Where both the law professor and the conservative jurists run astray of constitutional originalism is in the fact that the Second Amendment is merely a reaffirmation that, other than the power to arm the militia (Article I, sec. 8, cl. 16), Congress has no constitutional authority to regulate or infringe upon the preexisting right to keep and bear arms — at all. The Second Amendment, then, is a restriction upon the general government, not a right conferred upon the People subject to regulation — “reasonable,” “common sense,” or otherwise.

The immediate effect of the decision is that families of the shooting victims can proceed with their lawsuit against the gun manufacturer in Connecticut courts. Earlier this year Connecticut’s State Supreme Court held that family members are “entitled to have their opportunity to prove their wrongful marketing allegation.” In other words, the U.S. Supreme Court’s refusal to take the case means the people of the state of Connecticut are not prevented by an act of Congress, of dubious Constitutional nature, from having their claims adjudicated.

The “Gun Protection Act” affected the rights people to have their cases heard by Congressional decree, a power not within their delegated authority, but justified by perhaps a misinterpretation of one of the “elastic clauses,” for instance, the Commerce Clause (Article I, sec. 8 clause 3) or the Supremacy Clause (Article VI, sec. 2).

The Tenth Amendment states the following: “The powers not delegated to the United States by the Constitution, nor prohibited by it to the States, are reserved to the States respectively, or to the people.”

Determining who has a cause of action in civil cases (tort law) is a matter that properly remains with the states. Occasionally, federalism results in outcomes we don’t like. The proposed National Concealed Carry Reciprocity Act is one such example. While it appears to be a “win” for gun owners, it is an assault on the States’ powers to determine the issuance of permits based on the desires of state residents. Seeking top-down solutions will result in fewer rights, not more, particularly given the increasing anti-gun sentiment among the population, legislatures and judges, federal and state.

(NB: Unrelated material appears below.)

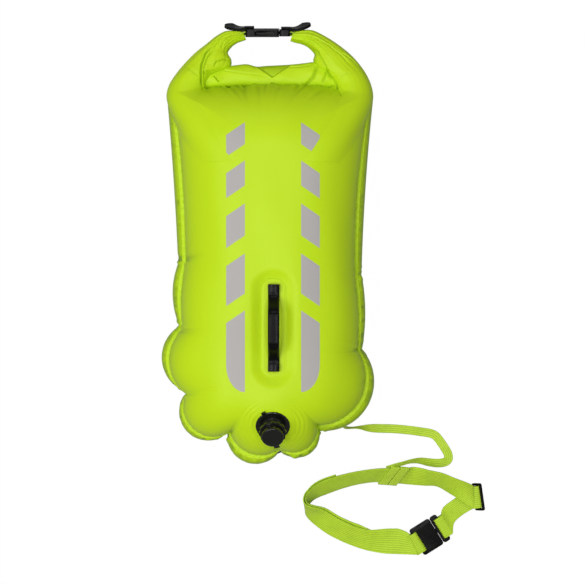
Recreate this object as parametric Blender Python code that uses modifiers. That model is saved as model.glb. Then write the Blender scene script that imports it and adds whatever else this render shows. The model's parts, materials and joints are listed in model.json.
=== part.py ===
"""Open water swim buoy, lying on its back on the floor with its valve side up.

X runs across the bag, Y from its foot to the roll-top and Z up from the floor. The origin is on the
floor under the middle of the buoy. All sizes are in metres, all angles in degrees.
"""
import math

import bmesh
import bpy
from mathutils import Matrix, Vector

for leftover in list(bpy.data.objects):
    bpy.data.objects.remove(leftover, do_unlink=True)

# Clearances that every piece shares
SEAT_GAP = 0.0003
CUT_OVERRUN = 0.003
MERGE = 0.00005

# Air chambers: outline, depths and how they close at the ends
BAG_WIDTH = 0.275
BAG_LENGTH = 0.486
BAG_MIDDLE_Y = -0.0445
REAR_DEPTH = 0.102
FRONT_DEPTH = 0.072
FOOT_ROUND = 0.108
HEAD_ROUND = 0.100
FRONT_FLAT_SHARE = 0.22
REAR_FLAT_SHARE = 0.42
REAR_WAIST_SHARE = 0.62
LOBE_FADE = 3.0
SOFTENING_PASSES = 14

# Heat-sealed band between the chambers and the dry compartment inside it
WELD_THICKNESS = 0.0024
WELD_REACH_SHARE = 0.35
WELD_INNER_SHARE = 0.93
NECK_WIDTH = 0.118

# Rolled mouth
ROLL_LENGTH = 0.132
ROLL_RADIUS = 0.0125
ROLL_LAP = 0.0016
ROLL_STRAIGHT_SHARE = 0.55
STIFFENER_WIDTH = 0.020
STIFFENER_THICKNESS = 0.0016
STIFFENER_INSET = 0.006
ARC_STEPS = 10

# Gathered ends of the roll
GATHER_HALF_WIDTH = 0.0284
GATHER_HALF_DEPTH = 0.022

# Webbing and tape
STUB_WEBBING = 0.025
BELT_WEBBING = 0.030
LEASH_TAPE = 0.012
WEB_THICKNESS = 0.0014
LAYER_ROOM = 0.0016
ROUTE_STEPS = 4
EASED_COUNT = 8
SLIDER_EASED_COUNT = 13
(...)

The claims of the families rest in tort law and hinge on an alleged violation of a law of the state of Connecticut intended to protect consumers. In typical product liability cases, one of the threshold inquiries is whether the product at issue was fit for its intended use, or was defective. The plaintiffs here claim that Remington’s marketing targeted younger “at-risk” males partly from product placement in video games inspired Adam Lanza to commit his atrocious act; they also claim that such marketing was made in violation of a Connecticut state consumer protection law that prohibits advertisements promoting criminal behavior.  Further, they claim that Remington should never had made weapons as dangerous AR-15 available to the public, the rationale being that the weapons are highly lethal whose sole purpose is to commit the illegal act of killing other human beings.

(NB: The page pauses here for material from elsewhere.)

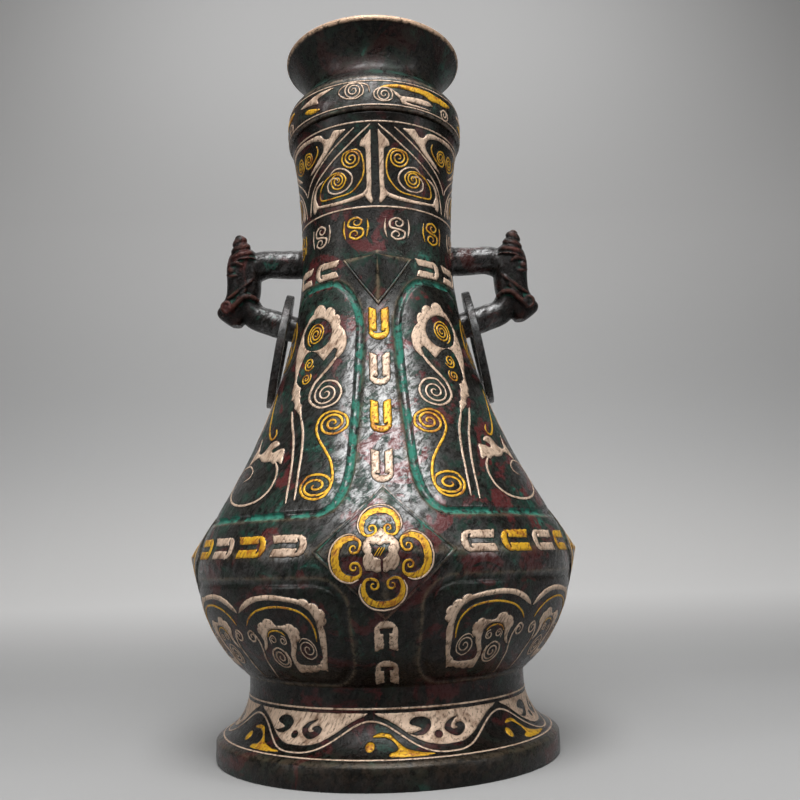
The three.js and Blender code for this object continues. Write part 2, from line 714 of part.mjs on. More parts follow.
// Top of the lower arm at a distance from the pot's axis
function lowerArmTop(x) {
  const lowerHalf = loopPath().getPoints(120)
    .filter((point) => point.z < UPPER_ARM_Z - ARM_SPACING / 2);
  const nearer = (best, point) => (Math.abs(point.x - x) < Math.abs(best.x - x) ? point : best);
  const nearest = lowerHalf.reduce(nearer);
  return nearest.z + LOWER_ARM_RADIUS;
}

// The ring swings about the middle of its own band, just above the arm that it rests on.
const RING_BAND_RADIUS = (RING_RADIUS + RING_HOLE_RADIUS) / 2;
const RING_PIVOT_X = radiusAt(LOWER_ARM_Z + LOWER_ARM_RADIUS) + RING_STAND_OFF;
const RING_PIVOT_Z = lowerArmTop(RING_PIVOT_X) + RING_REST_GAP + RING_BAND_RADIUS - RING_HOLE_RADIUS;

// Least lean at which no point of the hoop's inner face comes nearer than the gap
function ringLean() {
  const clears = (lean) => {
    for (let turn = 0; turn < 360; turn += 5) {
      for (const radius of [RING_HOLE_RADIUS, RING_RADIUS]) {
        const drop = RING_BAND_RADIUS + radius * Math.cos(radians(turn));
        const x = RING_PIVOT_X + drop * Math.sin(lean) - RING_THICKNESS / 2 * Math.cos(lean);
        const z = RING_PIVOT_Z - drop * Math.cos(lean) - RING_THICKNESS / 2 * Math.sin(lean);
        const fromAxis = Math.hypot(x, radius * Math.sin(radians(turn)));
        if (fromAxis < radiusAt(z) + TABLET_PROUD + SEAT_GAP) {
          return false;
        }
      }
    }
    return true;
  };
  let lean = 0;
  while (!clears(lean)) {
    lean += radians(0.1);
  }
  return lean;
}

function ringGeometry() {
  const half = RING_THICKNESS / 2;
  const edge = 0.5;
  const profile = [
    point2(RING_HOLE_RADIUS, -half),
    point2(RING_RADIUS - edge, -half),
    point2(RING_RADIUS, -half + edge),
    point2(RING_RADIUS, half - edge),
    point2(RING_RADIUS - edge, half),
    point2(RING_HOLE_RADIUS, half),
    point2(RING_HOLE_RADIUS, -half),
  ];
  return new THREE.LatheGeometry(profile, 32).rotateZ(Math.PI / 2);
}

function ring(name, side) {
  const lean = ringLean();
  const hoop = mesh(name, toGeometry(toSolid(ringGeometry())), DARK_BRONZE);
  hoop.rotation.y = -side * lean;
  hoop.position.set(
    side * (RING_PIVOT_X + RING_BAND_RADIUS * Math.sin(lean)), 0,
    RING_PIVOT_Z - RING_BAND_RADIUS * Math.cos(lean));
  return hoop;
}

// Assembly

function mesh(name, geometry, finish) {
  const piece = new THREE.Mesh(geometry, new THREE.MeshStandardMaterial(finish));
  piece.name = name;
  return piece;
}

const pot = new THREE.Group();
const tablets = tabletList();

const vessel = new THREE.Group();
vessel.add(mesh('vessel_body', toGeometry(vesselBody(tablets)), BRONZE));
tablets.forEach((tablet) => {
  const finish = tablet.metal === 'gold' ? GOLD : SILVER;
  vessel.add(mesh(tablet.name, toGeometry(tabletSolid(tablet)), finish));
});
Object.keys(SIDES).forEach((side, k) => {
  vessel.add(mesh(`silver_boss_plate_${side}`, toGeometry(bossPlateSolid(BELLY_BOSSES[k])), SILVER));
});
const rightHandle = handle();
vessel.add(mesh('handle_right', toGeometry(rightHandle), DARK_BRONZE));
vessel.add(mesh('handle_left', toGeometry(rightHandle.mirror([1, 0, 0])), DARK_BRONZE));
pot.add(vessel);

pot.add(mesh('lid', toGeometry(lid()), BRONZE));
pot.add(ring('ring_right', 1));
pot.add(ring('ring_left', -1));

export default pot;
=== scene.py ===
"""Looks of a lidded ritual pot of cast bronze, inlaid with silver and gold.

The shape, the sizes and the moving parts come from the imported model; this script gives every
piece its surface, its inlays and its metal. Lengths in the script are millimetres until a mesh
is made, angles are degrees turned from the front of the pot towards its right handle.
"""

import math

import bpy
import numpy as np
from mathutils.geometry import delaunay_2d_cdt
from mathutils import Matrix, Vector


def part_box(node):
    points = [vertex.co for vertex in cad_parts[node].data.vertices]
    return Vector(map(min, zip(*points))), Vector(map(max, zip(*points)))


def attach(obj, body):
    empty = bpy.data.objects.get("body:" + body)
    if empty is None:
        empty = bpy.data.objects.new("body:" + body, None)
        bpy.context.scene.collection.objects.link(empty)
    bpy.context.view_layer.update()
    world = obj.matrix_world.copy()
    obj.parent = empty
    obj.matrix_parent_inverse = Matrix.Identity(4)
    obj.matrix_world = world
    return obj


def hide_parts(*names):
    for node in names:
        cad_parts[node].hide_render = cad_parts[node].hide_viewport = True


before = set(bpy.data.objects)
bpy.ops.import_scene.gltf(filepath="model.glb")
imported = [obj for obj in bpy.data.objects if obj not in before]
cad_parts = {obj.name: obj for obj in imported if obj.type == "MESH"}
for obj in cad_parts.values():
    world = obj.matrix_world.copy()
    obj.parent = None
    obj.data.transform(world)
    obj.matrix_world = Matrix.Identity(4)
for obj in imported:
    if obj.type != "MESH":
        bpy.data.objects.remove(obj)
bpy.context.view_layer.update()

# The vessel: a thin bronze casting on a hollow foot, whose sunk grooves raise four pillowy
# panels above the belly and four below it. Its skin is nearly black, with green in the grooves,
# maroon patches and a grey bloom in patches, partly dry bloom and partly painted sheen. Painted
# shade darkens its grooves, the rim under the lid and, with a darker brown, the body below the
# belly.
MM = 0.001
SIDES = {"front": 0, "right": 90, "back": 180, "left": 270}
MOUTH_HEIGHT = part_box("vessel_body")[1].z / MM
FOOT_RADIUS = 67.8
PLINTH_HEIGHT = 8.0
WAIST_RADIUS = 55.0
WAIST_HEIGHT = 29.0
BOSS_RISE = 4.6
BELLY_RADIUS = 76.0
BELLY_HEIGHT = 76.0
NECK_RADIUS = 33.0
NECK_BASE_HEIGHT = 196.0
MOUTH_RADIUS = 37.4
WALL = 1.9
GROOVE_DEPTH = 0.9
GROOVE_HALF_WIDTH = 1.6
PANEL_RISE = 1.5
PANEL_SOFTNESS = 4.6


def between(low, high, share):
    return low + (high - low) * share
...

Ignored in all of this is the history of why the Second Amendment was ratified. While those seeking to ban these weapons label them “weapons of war,” having no lawful use in the hands of civilians, the founding generation held a very different view on the issue, and that view was the prevailing attitude when the states ratified the Constitution and the Bill of Rights.

St. George Tucker wrote the first systematic commentary on the Constitution, and provided context to the right to keep and bear arms and its role in preventing standing armies: “Wherever standing armies are kept up, and when the right of the people to keep and bear arms is, under any color or pretext whatsoever, prohibited, liberty, if not already annihilated, is on the brink of destruction.”

Rather than respecting the admonitions of men like Mr. Tucker, gun control advocates resort to ad hominem arguments like the one stated above; if AR-15s have no legitimate purpose other than unlawfully killing human beings, then clearly these instruments of death must be removed from all levels of law enforcement. Herein lies the great contradiction among this contingency; a firearm in the hands of a law-abiding citizen is an instrument of death, but is perfectly acceptable in the hands of government employees.

In attempting to take this case to the Supreme Court, a tactic backed by the National Rifle Association, Remington ran the risk of the High Court giving its blessing to such lawsuits, and there would be no challenges available to the defense for such liability at the state level; unfortunately, challenges as the state level also make firearms manufacturers vulnerable to some very large judgments against them, and it will only take a few to bankrupt them. That is the point of these lawsuits — to bankrupt the manufacturers and ultimately make these firearms no longer available to the public. Perhaps they will eventually escape liability when the only customer they have is the government, a scenario our founding generation fought a war to avoid.

Gun control enthusiasts can also take advantage of the federal system to attack firearms manufacturers under the auspices of consumer protection, as is the case here. Ultimately, the solution that would respect our federal system of government would be to have the Supreme Court recognize that this case should be properly adjudicated respecting state laws, with an unbiased jury pool rejecting claims such as the ones set forth in this case. Ultimately, this is the only way gun manufacturers and owners will emerge victoriously. Defeat these cases at the state level when appropriate, as is the case here. The folly of such lawsuits should be recognized, but the right to decide and argue them belongs in the appropriate forum and not be arbitrarily limited by congressional fiat.